Mohon tunggu...
lukmanbbs
lukmanbbs Mohon Tunggu... Guru - lukmanbrebes

Ngaji pikir dan dzikir

Selanjutnya

Tutup

Travel Story Pilihan

Kuliner ala Kang Santri di Tahun '87

10 April 2020   06:55 Diperbarui: 10 April 2020   07:26 78
+
Laporkan Konten
Laporkan Akun
Kompasiana adalah platform blog. Konten ini menjadi tanggung jawab bloger dan tidak mewakili pandangan redaksi Kompas.
Lihat foto
Wisata. Sumber ilustrasi: FREEPIK/Freepik

Kalau kita disuruh untuk mengingat makanan jaman dulu, rasanya senang, kangen, apa dapat dikatakan lucu juga yah. Atau mungkin hasrat rasa ingin mencoba lagi menggebu-gebu alias penasaran kembali tuk menikmatinya.

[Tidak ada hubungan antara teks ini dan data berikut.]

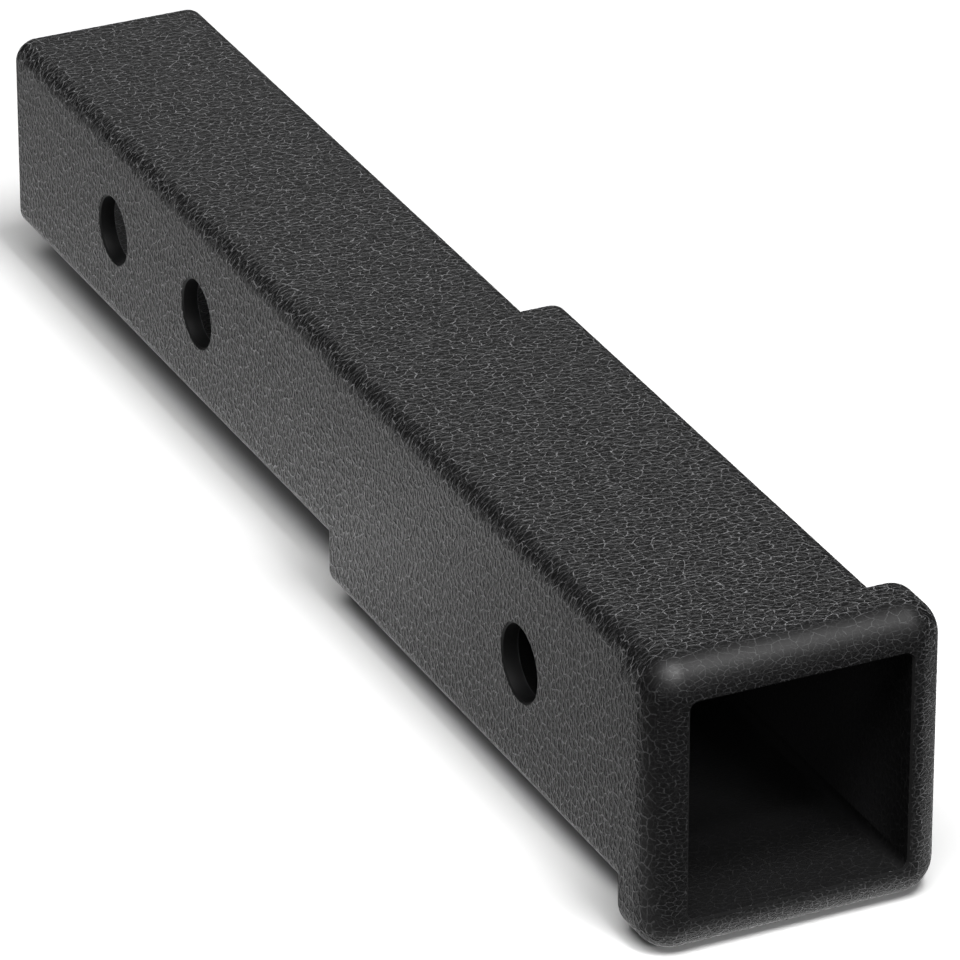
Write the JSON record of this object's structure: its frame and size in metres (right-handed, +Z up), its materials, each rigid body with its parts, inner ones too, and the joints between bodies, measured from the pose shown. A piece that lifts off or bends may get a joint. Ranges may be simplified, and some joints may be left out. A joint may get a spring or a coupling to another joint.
{
  "type": "hitch receiver extender",
  "caption": "Welded square-tube extender for a towing hitch receiver, with a pin-drilled shank and a wider receiver tube with a bullnose collar round its mouth.",
  "frame": {"origin": "on the tubes' common axis, at the centre of the shank's pin hole nearest its free end", "axes": "+X along the tubes towards the receiver mouth, +Z up, pin holes along Y"},
  "size_m": [0.37, 0.07, 0.07],
  "materials": {
    "powder_coat": "matte black crackle powder coat over steel",
    "coated_weld": "weld bead under the same black powder coat"
  },
  "bodies": {
    "root": {"shank_tube": "powder_coat", "receiver_tube": "powder_coat", "collar": "powder_coat", "shank_weld_top": "coated_weld", "shank_weld_left": "coated_weld", "shank_weld_bottom": "coated_weld", "shank_weld_right": "coated_weld", "collar_weld_top": "coated_weld", "collar_weld_left": "coated_weld", "collar_weld_bottom": "coated_weld", "collar_weld_right": "coated_weld"}
  },
  "joints": []
}
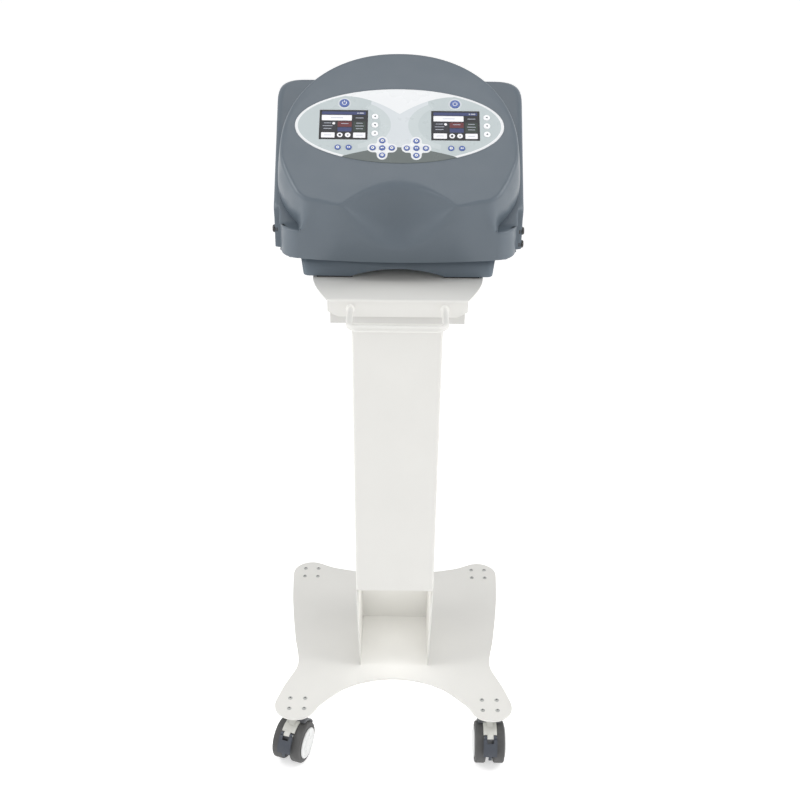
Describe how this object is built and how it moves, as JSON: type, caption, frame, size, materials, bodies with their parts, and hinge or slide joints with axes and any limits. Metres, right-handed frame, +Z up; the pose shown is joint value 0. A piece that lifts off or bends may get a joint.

Di tulisan kang santri ini, mencoba mengingat-ngingat kembali makanan khas di tahun 87 saat di pondok, sewaktu jaman sekolah MTs. Aku mencoba untuk menuangkan kembali, dalam tulisan ini. Mulai dari jenis dan harga makanan, nama penjual dan tempat usahanya. Kalau pembaca yang lahirnya di era 70-an, dan mondok di daerah cirebon, mudah-mudahan masih ingat. Kalau belum ingat, coba di ingat-ingat lagi.

Jenis makan santri pada saat itu, ada  cipeng yang dapat dikatakan menjadi primadona, karena harganya murah, cuma 25 rupiah. makananya hangat dan apalagi kalau dicelupkan pada sambal, yang disediakan di mangkok  yang ditaruh didekat cipeng. Seakan-akan warung angkringan yang sempit dan dipenuhi kang-kang santri,  Berubah seperti rumah makan yang  ditengah sawah nan luas.

Ngomong-ngomong, warung angkringan Mang Ilyas, yang jualan disamping kelas Kang Santri, merupakan obat lapar tersendiri bagi  kang santri dan kawan-kawan. Wajar sajalah, namanya saja santri, yang memiliki keterbatasan dalam makanan, kesenangan dan hiburan.

Di warung Mang Ilyas, di jajagan beberapa makanan yang dapat mengenyakan perut para santri. Mulai dari cipeng (aci gepeng), yang telah disebutkan diatas. Boled, puung, pisang goreng,  dan gorengan lainya yang masuk katagori kelas berat. Sehingga ketika makan, cukup untuk mengganjal perut yang kosong. Kedatangan Mang Ilyas, seolah-seolah selalu dirundukan oleh para kekasihnya, yang duduk diteras sekolah. untuk menyembuhkan penyakit laparnya.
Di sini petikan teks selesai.